To ensure that we have some meaningful evidence from our first experiment, Dr. Gary Schwartz and his team are running controlled experiments next week, and promise to report back promptly. I will have a full run-down for you shortly.
In the meantime, though, we have very interesting results from the survey we ran with the participants. Those who have responded tell us an extraordinary amount about who participated in our experiment – and what happened to them.
First of all, those who participated were highly experienced. More than half (52 per cent) are regular meditators – and a third of our participants have done so for more than 10 years. Furthermore, nearly two-thirds (61 per cent) had read The Intention Experiment. So an overwhelming number of our experimenters were used to applying focused thought.
Nevertheless, many had not used my protocol before; 32 per cent hadn’t practiced Powering Up – my program in The Intention Experiment - until the Clean Water Experiment itself.
But this may be one reason why the first Clean Water Experiment worked and the ISSSEEM attempt did not. All my ISSSEEM intenders were novices, and we know from the scientific evidence that experience counts.
This time, the manner of participation did not make such creative use of technology. More than 85 per cent participated alone on their own computers, with just 5 per cent participating in a group on one computer and 0.7 per cent in a group setting but each using their own computer. Some 82 per cent used a PC, with 16 per cent on a Macintosh and only 1 per cent used a Danger Hiptop.
Just 3 per cent couldn’t access our website, but sent the intention anyway, and 5 per cent chose to participate without knowing the intention by just sending positive intentions at the appropriate time.
One of our participants chose to do so by perching with his computer on a hill top. Although he couldn’t access internet via WiFi, he was happy to send his intention at the right time, anyway.
Few technical hitches
Happily, our technical issues have largely been solved. This time, our website generally worked very well, with less than 10 per cent experiencing trouble registering. Small percentages had trouble with individual pages; one person had problem accessing the forum afterward, others had to use refresh buttons. Your excellent feedback helped a great deal in our learning to refine and improve the process for the next time.
Most fascinating were the transformative experiences felt during the process. Nearly a third of our group felt an overwhelming sense of unity and another third a surge of compassionate love. More than half of participants felt a connection with the water or felt very peaceful.
Furthermore, this feeling lasted.
A day later, a quarter of our group felt more peaceful than usual, one-fifth felt happier, one sixth more compassionate and another fifth more connected with others in their lives. Nearly a third felt more optimistic that clean water for all is achievable in the world.

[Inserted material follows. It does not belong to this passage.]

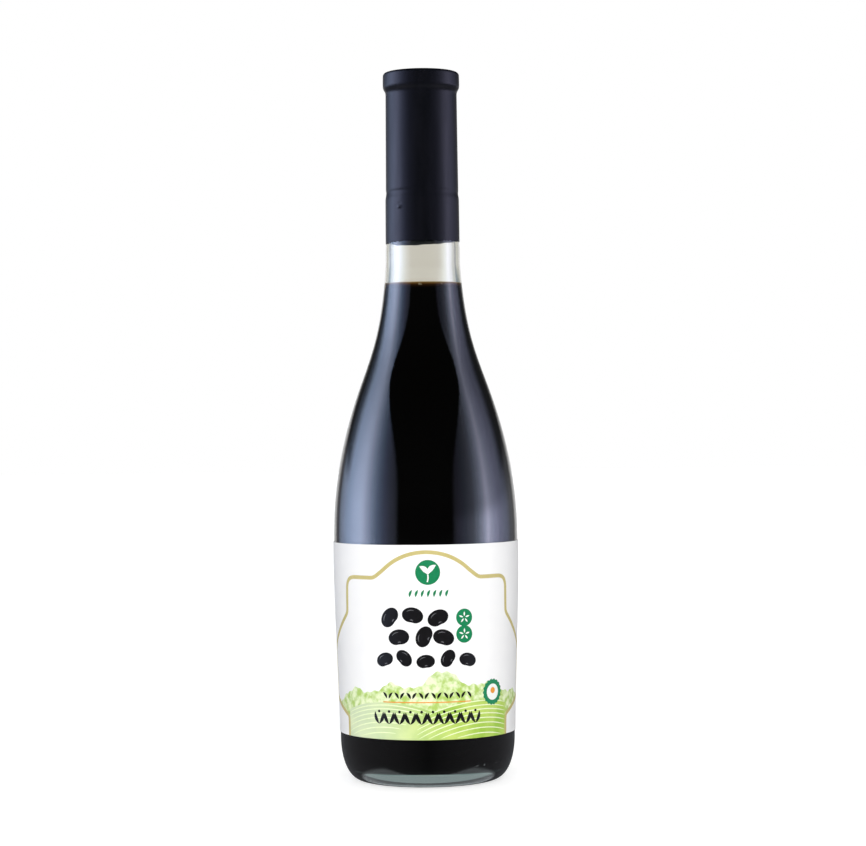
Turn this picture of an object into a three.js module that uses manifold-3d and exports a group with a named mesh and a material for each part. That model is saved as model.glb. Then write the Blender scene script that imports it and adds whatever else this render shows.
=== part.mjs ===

In the following weeks, 31 per cent of our respondents noticed a change in their relationships.
Feel the love
Some 21 per cent felt more love for loved ones, but the most interesting change had to do with the love our participants felt for strangers: 33 per cent felt more love for everyone they came in contact with, 18 per cent felt they got along better with people they normally dislike or argue with, and 10 per cent said they got along better with strangers.

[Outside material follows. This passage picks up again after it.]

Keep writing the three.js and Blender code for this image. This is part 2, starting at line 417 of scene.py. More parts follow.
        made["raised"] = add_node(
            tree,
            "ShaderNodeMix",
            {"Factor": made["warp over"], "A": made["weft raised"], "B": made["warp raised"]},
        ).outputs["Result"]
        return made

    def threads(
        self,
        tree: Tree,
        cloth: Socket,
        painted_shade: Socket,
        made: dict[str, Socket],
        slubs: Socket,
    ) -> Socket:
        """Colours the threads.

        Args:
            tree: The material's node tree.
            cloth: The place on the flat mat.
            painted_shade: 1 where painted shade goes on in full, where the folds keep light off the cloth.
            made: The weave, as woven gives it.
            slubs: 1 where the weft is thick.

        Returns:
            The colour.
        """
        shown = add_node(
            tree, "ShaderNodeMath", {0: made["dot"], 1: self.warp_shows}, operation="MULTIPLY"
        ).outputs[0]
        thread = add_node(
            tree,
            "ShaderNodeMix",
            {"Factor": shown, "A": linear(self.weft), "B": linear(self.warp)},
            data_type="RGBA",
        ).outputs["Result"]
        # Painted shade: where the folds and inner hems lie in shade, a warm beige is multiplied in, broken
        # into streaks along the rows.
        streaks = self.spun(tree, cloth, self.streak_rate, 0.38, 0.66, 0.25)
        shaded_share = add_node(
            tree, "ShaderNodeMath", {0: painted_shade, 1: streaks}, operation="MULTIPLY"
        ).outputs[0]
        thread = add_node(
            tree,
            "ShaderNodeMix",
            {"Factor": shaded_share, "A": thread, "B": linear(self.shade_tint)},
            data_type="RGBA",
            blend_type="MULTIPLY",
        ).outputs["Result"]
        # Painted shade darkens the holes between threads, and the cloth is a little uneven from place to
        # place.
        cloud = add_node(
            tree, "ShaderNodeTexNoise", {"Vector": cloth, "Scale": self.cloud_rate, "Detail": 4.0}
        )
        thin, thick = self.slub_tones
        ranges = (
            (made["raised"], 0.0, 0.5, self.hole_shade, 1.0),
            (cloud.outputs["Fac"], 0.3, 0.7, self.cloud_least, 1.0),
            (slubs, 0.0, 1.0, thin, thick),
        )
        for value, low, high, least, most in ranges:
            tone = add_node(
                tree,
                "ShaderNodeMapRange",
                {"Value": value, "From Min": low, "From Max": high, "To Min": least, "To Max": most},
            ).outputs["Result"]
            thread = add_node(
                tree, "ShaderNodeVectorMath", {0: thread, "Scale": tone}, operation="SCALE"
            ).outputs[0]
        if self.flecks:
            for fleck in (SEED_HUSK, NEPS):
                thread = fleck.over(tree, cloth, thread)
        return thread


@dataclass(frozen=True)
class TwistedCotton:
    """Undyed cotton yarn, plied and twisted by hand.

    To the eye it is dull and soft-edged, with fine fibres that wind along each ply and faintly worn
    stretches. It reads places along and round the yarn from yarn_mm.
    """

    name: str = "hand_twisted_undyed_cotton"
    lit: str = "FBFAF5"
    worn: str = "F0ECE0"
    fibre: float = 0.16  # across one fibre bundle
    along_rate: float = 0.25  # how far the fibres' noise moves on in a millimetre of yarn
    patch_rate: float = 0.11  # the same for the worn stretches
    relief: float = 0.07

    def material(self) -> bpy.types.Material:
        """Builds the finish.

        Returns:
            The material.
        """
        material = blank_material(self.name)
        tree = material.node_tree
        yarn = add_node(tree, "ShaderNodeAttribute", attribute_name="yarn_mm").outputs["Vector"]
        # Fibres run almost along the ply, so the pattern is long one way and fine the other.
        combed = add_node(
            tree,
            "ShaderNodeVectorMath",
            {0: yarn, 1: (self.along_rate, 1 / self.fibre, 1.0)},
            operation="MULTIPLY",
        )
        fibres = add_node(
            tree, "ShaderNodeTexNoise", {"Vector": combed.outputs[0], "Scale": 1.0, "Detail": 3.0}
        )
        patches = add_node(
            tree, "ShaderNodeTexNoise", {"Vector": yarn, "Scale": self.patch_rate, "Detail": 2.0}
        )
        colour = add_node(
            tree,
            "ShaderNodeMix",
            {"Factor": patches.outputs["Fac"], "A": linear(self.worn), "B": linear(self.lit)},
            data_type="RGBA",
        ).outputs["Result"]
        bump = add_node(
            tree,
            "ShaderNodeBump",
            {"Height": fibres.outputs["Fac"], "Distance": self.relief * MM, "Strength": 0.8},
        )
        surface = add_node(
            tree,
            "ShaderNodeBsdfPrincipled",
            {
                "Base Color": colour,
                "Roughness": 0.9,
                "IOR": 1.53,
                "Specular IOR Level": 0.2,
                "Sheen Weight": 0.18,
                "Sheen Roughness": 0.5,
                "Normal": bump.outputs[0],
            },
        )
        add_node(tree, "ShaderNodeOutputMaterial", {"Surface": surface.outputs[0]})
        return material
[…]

Huge changes occurred in our respondents attitudes toward themselves. More than 26 per cent felt more loving toward themselves and 18 per cent forgave things about themselves or past actions they’d been ashamed of; 32 per cent felt more loving toward the world in general.

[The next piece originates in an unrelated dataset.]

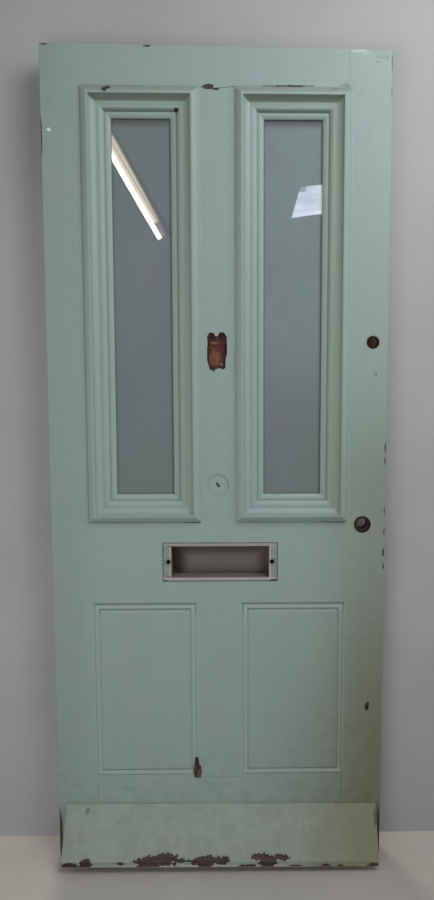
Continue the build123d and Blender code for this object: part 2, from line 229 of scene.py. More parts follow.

These results are similar to those of our Peace Intention Experiment. In that experiment, an overwhelming percentage of our respondents found that the most significant effect occurred in themselves. After participating in a global healing experience, they felt more peaceful and loving themselves. But most of all they were more loving toward strangers.
A group Intention Experiment reminds us of the most important aspect of all about ourselves – that we truly are connected, and that one good collective thought is all it takes to change the world.